When pierce or clinch nuts are being driven into metal plates, the pierce nuts are supplied to the installation tooling continuously through an outlet of a supply device, such as a hopper. Thus, it would be preferred if the shape of the pierce or clinch nut permits free variance of the attachment direction on the surface of the metal plate. In other words, the shape of the pierce nut should permit free variation of the direction that each pierce nut emerges from the outlet of the hopper. In cases in which pierce nuts are to be driven into a metal panel in a number of locations, the pierce nuts should be shaped so that the direction of the pierce nut outlet can be freely varied to suit the installation operation.
Further, in the automotive industry, which utilizes many pierce nuts, there is a trend toward thinner metal panels or plates to reduce the weight of each car. Thus, it is necessary to have pierce or clinch nuts shaped to provide the necessary rotation resistance and greater pull-out and pull-through resistance, even when used on thin metal plates. When, for example, it is necessary to achieve pull-out resistance in excess of 200 kg. and sufficient rotation resistance to withstand the tightening torque when applied by a torque wrench with a 0.6 mm. plate and the bolt or screw meets resistance during engagement of the nut, existing pierce nuts of the type described above cannot consistently satisfy these requirements.
As described above, a pierce or clinch nut is typically attached to a metal panel or plate in conjunction with an installation die commonly referred to as a die button. The die button includes one or more projecting lips or protrusions configured to be received in the nut groove or grooves. When the pierce or clinch nut has an annular groove, the die button includes an annular lip or protrusion configured to be received in the annular groove of the nut. When the self-attaching nut is a pierce nut, the die button typically includes a shearing edge or surface which cooperates with an outside surface of the pilot portion of the pierce nut to pierce an opening in the panel. The pierce nut pilot is then received through the pierced panel opening and the lip or protrusion of the die button then deforms the panel into interlocking relation with the nut groove or grooves. However, as described above, this mechanical interlock must be sufficient to withstand the torque which may be applied to the nut when a bolt is cross-threaded in the nut and tightened and the nut must have sufficient pull-out and pull-through resistance for commercial applications.
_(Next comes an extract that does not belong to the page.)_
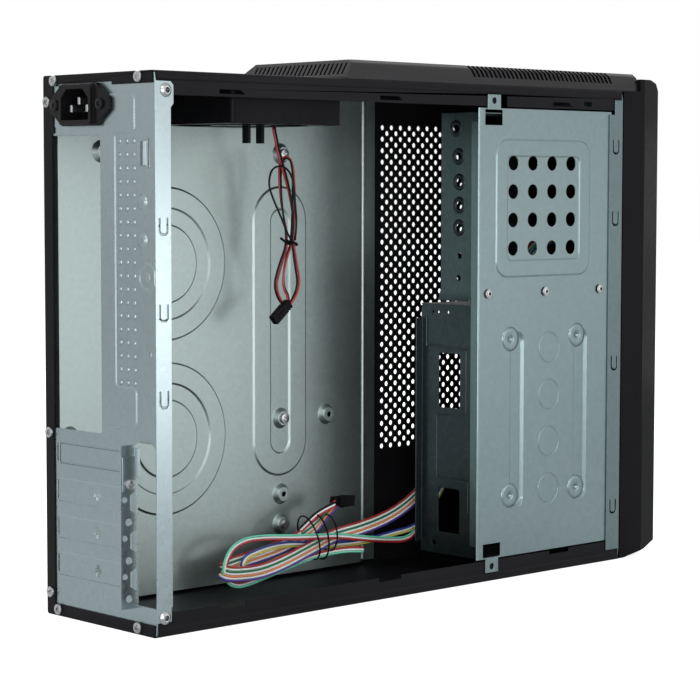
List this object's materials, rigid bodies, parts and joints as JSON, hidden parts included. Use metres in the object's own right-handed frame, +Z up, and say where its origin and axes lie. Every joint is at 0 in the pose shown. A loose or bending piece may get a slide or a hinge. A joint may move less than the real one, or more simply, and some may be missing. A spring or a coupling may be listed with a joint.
{
  "type": "slim mini ITX PC case with its side cover off",
  "caption": "Slim black computer case with an open side: folded shell, zinc tray and rear panel, drive cage, glossy bezel, small fan, power inlet, lead and cable hank.",
  "frame": {"origin": "centre of the flat base of the outer shell", "axes": "+X from the rear panel to the bezel, +Y from the open near side to the far wall, +Z up"},
  "size_m": [0.4172, 0.0987, 0.306],
  "materials": {
    "black_steel": "fine textured black powder coat",
    "zinc_rear": "galvanised sheet, cool grey, soft spangle",
    "zinc_tray": "galvanised sheet, grey green, soft spangle",
    "zinc_cage": "galvanised sheet, satin",
    "zinc_dark": "galvanised sheet in shade, satin",
    "bright_screw": "bright zinc plate",
    "dark_screw": "black oxide",
    "black_plastic": "black ABS, satin",
    "gloss_black": "piano black, gloss",
    "silver_button": "silver plated plastic",
    "green_board": "green solder mask",
    "clear_lens": "clear moulded lens",
    "inlet_black": "black nylon",
    "red_black_wire": "PVC insulation, a red and a black wire",
    "ribbon_wire": "PVC ribbon wires in several colours"
  },
  "bodies": {
    "case": {"outer_shell": "black_steel", "rear_panel": "zinc_rear", "slot_cover": "zinc_rear", "slot_cover_screw": "bright_screw", "motherboard_tray": "zinc_tray", "tray_screws": "bright_screw", "drive_cage_plate": "zinc_cage", "cage_rivets": "bright_screw", "disk_bracket": "zinc_cage", "optical_bracket": "zinc_dark", "front_frame": "zinc_cage", "front_bezel": "black_plastic", "front_face": "gloss_black", "drive_cover": "gloss_black", "front_io_board": "green_board", "button_switches": "black_plastic", "usb_sockets": "bright_screw", "audio_sockets": "black_plastic", "led_lens": "clear_lens", "top_cover": "black_plastic", "fan_frame": "black_plastic", "fan_screws": "bright_screw", "ac_inlet": "inlet_black", "inlet_pins": "bright_screw", "inlet_screws": "dark_screw", "rear_screws": "bright_screw", "ear_rivets": "bright_screw", "fan_lead": "red_black_wire", "fan_plug": "inlet_black", "fan_lead_tie": "inlet_black", "front_cable": "ribbon_wire", "cable_hank": "ribbon_wire", "cable_ties": "inlet_black", "cable_plugs": "inlet_black"},
    "rotor": {"fan_rotor": "black_plastic"},
    "power_key": {"power_button": "silver_button"},
    "reset_key": {"reset_button": "silver_button"}
  },
  "joints": [
    {"name": "fan_spin", "type": "hinge", "parent": "case", "child": "rotor", "pos_m": [-0.086, 0.0005, 0.28], "axis": [0, 0, 1], "continuous": true},
    {"name": "power_press", "type": "slide", "parent": "case", "child": "power_key", "axis": [-1, 0, 0], "range_m": [0, 0.0015], "stiffness_N_per_m": 400, "springref_m": -0.0005},
    {"name": "reset_press", "type": "slide", "parent": "case", "child": "reset_key", "axis": [-1, 0, 0], "range_m": [0, 0.0015], "stiffness_N_per_m": 400, "springref_m": -0.0005}
  ]
}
With existing die buttons, the material around the pierced panel opening is deformed by the two surfaces formed by the cylindrical outer surface of the circular lip or protrusion on the die button and the annular die face that is perpendicular to this outer surface and by the outside wall of the annular groove in the pierce nut when the panel metal is deformed into the annular groove. Thus, when insufficient panel metal is deformed by the annular lip of the die button, insufficient panel metal is inserted into the groove and it is not possible to increase the mechanical interlock between the panel metal and the groove to achieve the required pull-out strength. When the panel or plate is particularly thin, the volume of panel metal deformed in the groove is insufficient and the nut falls off the plate.
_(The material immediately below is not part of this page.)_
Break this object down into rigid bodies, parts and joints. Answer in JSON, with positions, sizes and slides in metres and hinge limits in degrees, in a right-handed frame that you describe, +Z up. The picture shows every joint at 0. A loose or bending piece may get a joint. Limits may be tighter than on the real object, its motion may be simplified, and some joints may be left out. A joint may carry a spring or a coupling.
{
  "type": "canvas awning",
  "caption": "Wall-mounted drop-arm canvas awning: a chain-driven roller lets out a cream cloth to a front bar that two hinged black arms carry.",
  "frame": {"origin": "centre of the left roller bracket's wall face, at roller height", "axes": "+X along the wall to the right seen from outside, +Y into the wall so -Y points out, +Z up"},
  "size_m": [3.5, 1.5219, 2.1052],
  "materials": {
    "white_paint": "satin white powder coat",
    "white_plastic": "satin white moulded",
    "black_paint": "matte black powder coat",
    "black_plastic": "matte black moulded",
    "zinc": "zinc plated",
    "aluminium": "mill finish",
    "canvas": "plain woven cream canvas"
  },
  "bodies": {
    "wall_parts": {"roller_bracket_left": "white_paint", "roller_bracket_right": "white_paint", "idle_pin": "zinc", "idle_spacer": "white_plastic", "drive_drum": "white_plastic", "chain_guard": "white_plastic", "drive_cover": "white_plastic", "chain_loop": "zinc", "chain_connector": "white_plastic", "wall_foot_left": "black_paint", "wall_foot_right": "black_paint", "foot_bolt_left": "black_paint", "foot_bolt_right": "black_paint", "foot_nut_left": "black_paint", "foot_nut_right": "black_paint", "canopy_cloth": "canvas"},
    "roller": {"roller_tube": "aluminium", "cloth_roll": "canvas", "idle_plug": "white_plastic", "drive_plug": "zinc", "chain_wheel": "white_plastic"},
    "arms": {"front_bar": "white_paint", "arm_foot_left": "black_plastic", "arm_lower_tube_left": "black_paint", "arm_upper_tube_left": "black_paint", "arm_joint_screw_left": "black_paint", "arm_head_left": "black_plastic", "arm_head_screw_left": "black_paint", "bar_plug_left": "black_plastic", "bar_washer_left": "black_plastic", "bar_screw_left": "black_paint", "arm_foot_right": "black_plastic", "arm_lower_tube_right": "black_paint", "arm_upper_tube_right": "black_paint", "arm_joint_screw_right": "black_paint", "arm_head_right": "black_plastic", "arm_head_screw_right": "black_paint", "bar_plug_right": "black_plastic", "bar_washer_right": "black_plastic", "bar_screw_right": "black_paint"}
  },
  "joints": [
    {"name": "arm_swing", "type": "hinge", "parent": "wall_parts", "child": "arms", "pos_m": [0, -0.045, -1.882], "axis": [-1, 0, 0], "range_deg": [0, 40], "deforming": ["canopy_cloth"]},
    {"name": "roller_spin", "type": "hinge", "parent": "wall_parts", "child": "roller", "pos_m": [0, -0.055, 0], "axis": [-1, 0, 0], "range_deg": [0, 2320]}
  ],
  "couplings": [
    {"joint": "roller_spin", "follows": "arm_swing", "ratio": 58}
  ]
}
Certain problems developed with the manufacture and installation of the embodiments of the self-attaching nut disclosed in the above-identified U.S. parent application, Ser. No. 011,439. As will be understood by those skilled in the art, the forming punch used to form the annular groove of the self-attaching nut has an annular lip which conforms to the shape of the bottom of the groove. In the embodiments disclosed, the die lip includes an end face having depressions conforming to the shape of the protuberances, which are aligned in the midportion of the bottom wall of the groove. However, when forming oil adheres to the depressions in the end of the forming punch, the oil cannot escape during formation of the groove. This results in resistance and incomplete forming of the protuberances; however, the protuberances are essential to radial deformation of the metal panel during installation as described in the above-identified parent application. Thus, the pierce nuts disclosed in the above-identified parent patent application does not provide sufficient retention or torque resistance on the panel using conventional forming techniques.
Further, the wall of the pilot portion in the embodiment disclosed in the parent application is very thin at the bottom of the groove because the groove inner wall is inclined outwardly. As described in the above-identified parent application, during installation of the nut in a panel, the panel metal is deformed radially inwardly and driven against the inner portion of the annular wall of the pilot, which may result in distortion of the female thread in the nut bore. This has resulted in binding of the screw or bolt as it is threaded into the nut bore following installation of the nut.
Finally, the projecting annular lip of the die button used to install the nut must be relatively thin at the tip as the lip includes an outer annular concave filet which forms the panel metal in the groove as described in the above-referenced parent patent application. This results in weakening of the annular lip and shortened die button life, which is not acceptable, particularly in mass production applications. Thus, there was a need for improvement of the design of the embodiments of the self-attaching fastener disclosed in the above-referenced parent patent application.
The improved self-attaching nut fastener disclosed in this application significantly improves the life of the die button and permits the full formation of the protuberances using conventional forming techniques, thus improving the manufacturing and installation processes of the pierce nut. Further, the self-clenching fastener or pierce nut may be reliably attached to a thin metal panel or plate providing sufficient pull-out strength and rotational resistance without distortion of the threads in the nut bore.